OBJECTIVE →
Both the line containing "# ---- write" and the line containing "return part_box(node)[0][axis]" belong in the answer, along with every line between them; print exactly those.

EXCERPTED DATA →
^^^^
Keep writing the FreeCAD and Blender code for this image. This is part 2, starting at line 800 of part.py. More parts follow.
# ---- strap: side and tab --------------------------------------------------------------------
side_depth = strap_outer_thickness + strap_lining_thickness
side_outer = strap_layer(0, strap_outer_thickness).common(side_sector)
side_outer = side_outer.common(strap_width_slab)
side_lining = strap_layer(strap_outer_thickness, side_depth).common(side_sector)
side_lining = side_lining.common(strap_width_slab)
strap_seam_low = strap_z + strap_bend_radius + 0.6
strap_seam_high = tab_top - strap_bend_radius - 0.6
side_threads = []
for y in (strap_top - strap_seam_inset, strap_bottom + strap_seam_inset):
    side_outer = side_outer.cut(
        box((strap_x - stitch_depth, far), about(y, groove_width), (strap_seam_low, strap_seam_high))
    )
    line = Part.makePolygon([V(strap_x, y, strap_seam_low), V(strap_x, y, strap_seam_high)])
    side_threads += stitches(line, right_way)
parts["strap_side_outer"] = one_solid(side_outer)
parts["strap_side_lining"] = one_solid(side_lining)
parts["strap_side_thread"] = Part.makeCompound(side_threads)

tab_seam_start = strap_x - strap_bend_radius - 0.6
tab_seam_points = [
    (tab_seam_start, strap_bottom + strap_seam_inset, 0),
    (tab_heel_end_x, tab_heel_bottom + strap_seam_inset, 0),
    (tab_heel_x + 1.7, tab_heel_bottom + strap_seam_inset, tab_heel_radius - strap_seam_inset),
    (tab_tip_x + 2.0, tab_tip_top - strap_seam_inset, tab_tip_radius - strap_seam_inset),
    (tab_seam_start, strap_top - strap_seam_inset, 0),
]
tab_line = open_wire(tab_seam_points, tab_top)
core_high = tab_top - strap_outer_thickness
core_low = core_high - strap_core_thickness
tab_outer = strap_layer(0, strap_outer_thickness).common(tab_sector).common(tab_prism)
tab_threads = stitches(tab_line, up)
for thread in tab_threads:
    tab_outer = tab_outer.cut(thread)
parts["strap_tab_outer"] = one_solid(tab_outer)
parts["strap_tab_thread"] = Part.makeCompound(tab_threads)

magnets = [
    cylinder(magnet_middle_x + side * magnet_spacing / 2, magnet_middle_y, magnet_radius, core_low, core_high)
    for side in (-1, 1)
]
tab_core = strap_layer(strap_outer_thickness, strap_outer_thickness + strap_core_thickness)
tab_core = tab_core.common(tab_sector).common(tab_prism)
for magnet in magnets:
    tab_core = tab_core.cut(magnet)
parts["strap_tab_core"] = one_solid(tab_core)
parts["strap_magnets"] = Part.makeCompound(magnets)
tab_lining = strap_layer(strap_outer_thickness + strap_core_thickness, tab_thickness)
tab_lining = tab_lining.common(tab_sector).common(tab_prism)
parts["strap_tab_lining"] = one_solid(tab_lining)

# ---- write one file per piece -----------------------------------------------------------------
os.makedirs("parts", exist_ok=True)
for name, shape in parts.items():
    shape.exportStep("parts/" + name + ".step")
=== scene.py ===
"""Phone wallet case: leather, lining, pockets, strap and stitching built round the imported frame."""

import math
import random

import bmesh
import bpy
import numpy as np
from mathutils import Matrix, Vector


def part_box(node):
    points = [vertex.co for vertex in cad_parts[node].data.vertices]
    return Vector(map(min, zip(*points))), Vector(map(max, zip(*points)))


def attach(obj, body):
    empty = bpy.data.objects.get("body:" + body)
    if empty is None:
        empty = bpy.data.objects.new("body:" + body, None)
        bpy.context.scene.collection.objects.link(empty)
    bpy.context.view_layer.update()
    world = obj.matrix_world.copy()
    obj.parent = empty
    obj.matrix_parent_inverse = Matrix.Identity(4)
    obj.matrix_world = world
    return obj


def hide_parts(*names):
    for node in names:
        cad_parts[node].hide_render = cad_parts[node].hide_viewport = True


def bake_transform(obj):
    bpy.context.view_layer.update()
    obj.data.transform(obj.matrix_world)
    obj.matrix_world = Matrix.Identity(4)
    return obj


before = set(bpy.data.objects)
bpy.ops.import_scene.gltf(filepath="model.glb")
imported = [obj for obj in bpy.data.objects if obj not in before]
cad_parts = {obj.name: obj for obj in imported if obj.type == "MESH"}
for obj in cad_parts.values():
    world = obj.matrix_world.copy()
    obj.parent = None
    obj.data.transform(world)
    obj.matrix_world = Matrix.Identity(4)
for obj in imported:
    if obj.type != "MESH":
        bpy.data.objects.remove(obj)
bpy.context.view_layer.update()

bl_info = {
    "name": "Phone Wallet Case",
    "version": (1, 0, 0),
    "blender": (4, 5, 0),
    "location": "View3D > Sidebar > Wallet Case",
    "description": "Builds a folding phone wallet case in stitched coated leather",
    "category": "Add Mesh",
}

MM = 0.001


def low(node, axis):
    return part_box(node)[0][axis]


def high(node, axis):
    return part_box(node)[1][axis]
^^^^
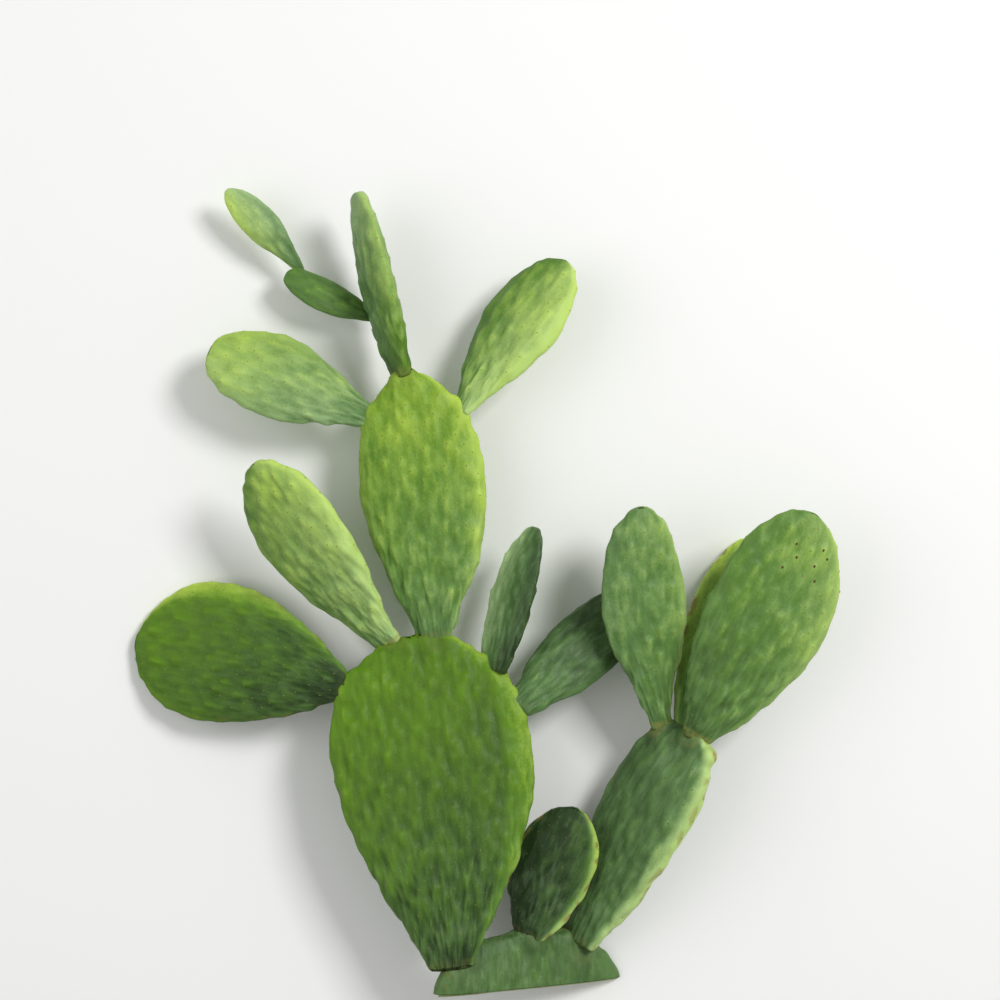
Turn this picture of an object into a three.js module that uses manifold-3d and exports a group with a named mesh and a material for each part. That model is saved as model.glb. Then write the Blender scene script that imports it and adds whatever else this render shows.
^^^^
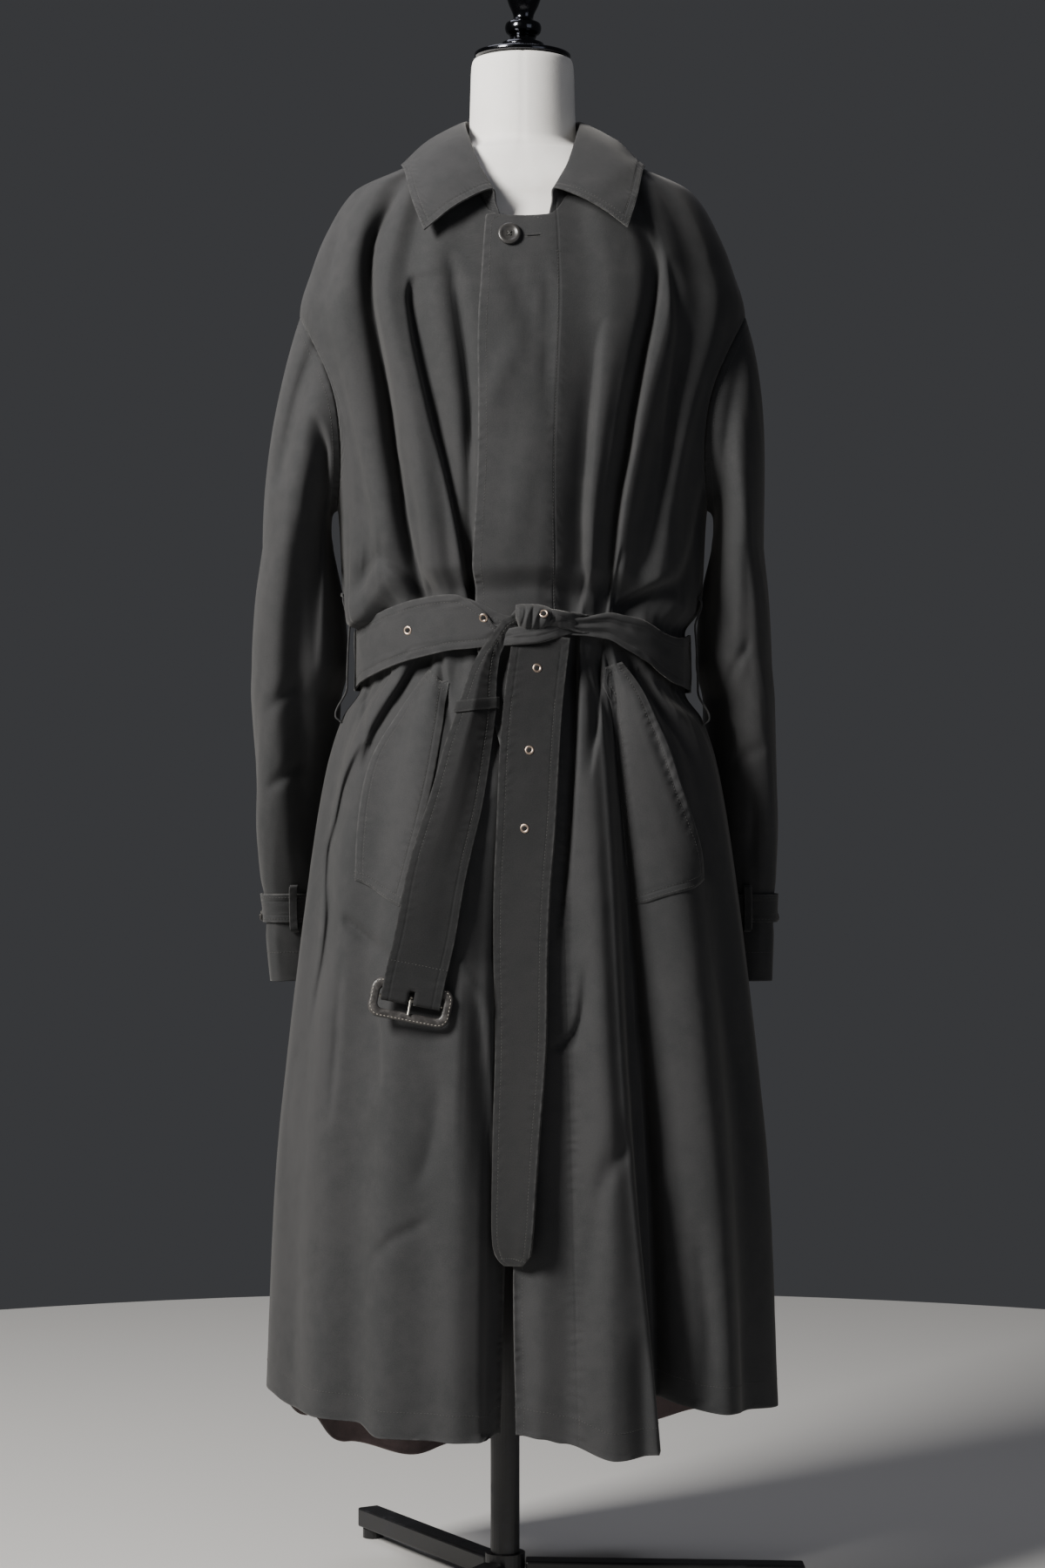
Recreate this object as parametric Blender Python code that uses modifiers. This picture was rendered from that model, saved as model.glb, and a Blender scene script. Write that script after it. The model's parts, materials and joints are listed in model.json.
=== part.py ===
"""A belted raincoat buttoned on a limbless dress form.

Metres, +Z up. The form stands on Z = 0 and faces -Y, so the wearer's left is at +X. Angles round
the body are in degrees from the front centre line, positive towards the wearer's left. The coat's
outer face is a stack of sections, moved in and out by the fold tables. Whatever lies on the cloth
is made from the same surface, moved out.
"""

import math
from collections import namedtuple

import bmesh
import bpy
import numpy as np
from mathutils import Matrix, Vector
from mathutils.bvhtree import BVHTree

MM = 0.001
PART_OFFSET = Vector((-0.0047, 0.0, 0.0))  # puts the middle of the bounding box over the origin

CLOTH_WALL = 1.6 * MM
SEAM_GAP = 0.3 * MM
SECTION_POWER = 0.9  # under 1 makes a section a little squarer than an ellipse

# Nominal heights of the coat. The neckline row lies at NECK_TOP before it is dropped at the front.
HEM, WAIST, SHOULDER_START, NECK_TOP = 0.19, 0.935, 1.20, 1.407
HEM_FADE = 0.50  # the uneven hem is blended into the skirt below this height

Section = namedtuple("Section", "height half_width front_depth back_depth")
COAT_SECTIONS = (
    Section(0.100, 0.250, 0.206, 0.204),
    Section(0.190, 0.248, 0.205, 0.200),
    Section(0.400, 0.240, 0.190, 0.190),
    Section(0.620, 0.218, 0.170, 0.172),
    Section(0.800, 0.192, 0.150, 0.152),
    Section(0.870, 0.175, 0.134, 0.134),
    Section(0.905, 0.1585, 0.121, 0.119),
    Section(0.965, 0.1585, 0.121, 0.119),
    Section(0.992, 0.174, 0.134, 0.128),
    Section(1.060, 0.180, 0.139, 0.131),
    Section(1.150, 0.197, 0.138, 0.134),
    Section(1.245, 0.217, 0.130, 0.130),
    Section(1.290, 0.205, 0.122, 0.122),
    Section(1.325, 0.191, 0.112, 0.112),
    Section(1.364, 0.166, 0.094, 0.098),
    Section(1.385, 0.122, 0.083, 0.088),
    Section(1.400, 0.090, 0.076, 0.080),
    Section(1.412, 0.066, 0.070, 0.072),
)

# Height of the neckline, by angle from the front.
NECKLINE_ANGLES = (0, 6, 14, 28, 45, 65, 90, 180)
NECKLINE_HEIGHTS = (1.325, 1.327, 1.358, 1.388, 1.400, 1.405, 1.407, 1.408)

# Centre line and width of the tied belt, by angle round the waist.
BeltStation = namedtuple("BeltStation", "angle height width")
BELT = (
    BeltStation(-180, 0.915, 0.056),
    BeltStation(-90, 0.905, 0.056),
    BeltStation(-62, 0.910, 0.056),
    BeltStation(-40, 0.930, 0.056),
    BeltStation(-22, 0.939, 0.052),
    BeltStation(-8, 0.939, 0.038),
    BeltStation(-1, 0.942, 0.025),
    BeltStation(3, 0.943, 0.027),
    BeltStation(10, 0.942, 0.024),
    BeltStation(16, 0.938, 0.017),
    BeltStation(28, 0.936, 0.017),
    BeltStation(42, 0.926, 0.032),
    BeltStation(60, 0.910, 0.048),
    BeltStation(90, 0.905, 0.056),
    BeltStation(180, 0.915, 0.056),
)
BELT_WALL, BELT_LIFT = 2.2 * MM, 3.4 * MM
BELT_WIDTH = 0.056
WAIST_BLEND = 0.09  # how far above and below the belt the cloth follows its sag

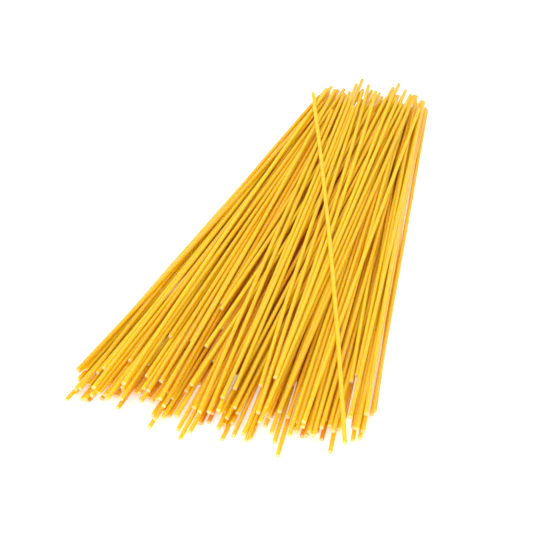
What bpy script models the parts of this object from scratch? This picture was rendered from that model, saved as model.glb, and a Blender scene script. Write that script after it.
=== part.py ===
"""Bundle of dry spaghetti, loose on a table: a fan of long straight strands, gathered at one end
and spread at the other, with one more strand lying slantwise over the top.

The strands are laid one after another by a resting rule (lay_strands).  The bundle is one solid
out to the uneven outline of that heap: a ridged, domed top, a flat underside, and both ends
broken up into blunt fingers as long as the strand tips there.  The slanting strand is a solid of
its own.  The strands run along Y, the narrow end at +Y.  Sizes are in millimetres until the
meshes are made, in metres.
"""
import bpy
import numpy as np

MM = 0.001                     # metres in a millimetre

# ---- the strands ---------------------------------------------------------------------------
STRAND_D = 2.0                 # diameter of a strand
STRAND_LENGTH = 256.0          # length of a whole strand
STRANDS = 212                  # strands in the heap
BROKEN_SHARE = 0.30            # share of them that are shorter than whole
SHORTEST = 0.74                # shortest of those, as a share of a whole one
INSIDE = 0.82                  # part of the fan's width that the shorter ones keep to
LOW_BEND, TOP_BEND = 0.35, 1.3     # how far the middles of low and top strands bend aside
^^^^
RESULT OF THIS EXERCISE →
# ---- write one file per piece -----------------------------------------------------------------
os.makedirs("parts", exist_ok=True)
for name, shape in parts.items():
    shape.exportStep("parts/" + name + ".step")
=== scene.py ===
"""Phone wallet case: leather, lining, pockets, strap and stitching built round the imported frame."""

import math
import random

import bmesh
import bpy
import numpy as np
from mathutils import Matrix, Vector


def part_box(node):
    points = [vertex.co for vertex in cad_parts[node].data.vertices]
    return Vector(map(min, zip(*points))), Vector(map(max, zip(*points)))


def attach(obj, body):
    empty = bpy.data.objects.get("body:" + body)
    if empty is None:
        empty = bpy.data.objects.new("body:" + body, None)
        bpy.context.scene.collection.objects.link(empty)
    bpy.context.view_layer.update()
    world = obj.matrix_world.copy()
    obj.parent = empty
    obj.matrix_parent_inverse = Matrix.Identity(4)
    obj.matrix_world = world
    return obj


def hide_parts(*names):
    for node in names:
        cad_parts[node].hide_render = cad_parts[node].hide_viewport = True


def bake_transform(obj):
    bpy.context.view_layer.update()
    obj.data.transform(obj.matrix_world)
    obj.matrix_world = Matrix.Identity(4)
    return obj


before = set(bpy.data.objects)
bpy.ops.import_scene.gltf(filepath="model.glb")
imported = [obj for obj in bpy.data.objects if obj not in before]
cad_parts = {obj.name: obj for obj in imported if obj.type == "MESH"}
for obj in cad_parts.values():
    world = obj.matrix_world.copy()
    obj.parent = None
    obj.data.transform(world)
    obj.matrix_world = Matrix.Identity(4)
for obj in imported:
    if obj.type != "MESH":
        bpy.data.objects.remove(obj)
bpy.context.view_layer.update()

bl_info = {
    "name": "Phone Wallet Case",
    "version": (1, 0, 0),
    "blender": (4, 5, 0),
    "location": "View3D > Sidebar > Wallet Case",
    "description": "Builds a folding phone wallet case in stitched coated leather",
    "category": "Add Mesh",
}

MM = 0.001


def low(node, axis):
    return part_box(node)[0][axis]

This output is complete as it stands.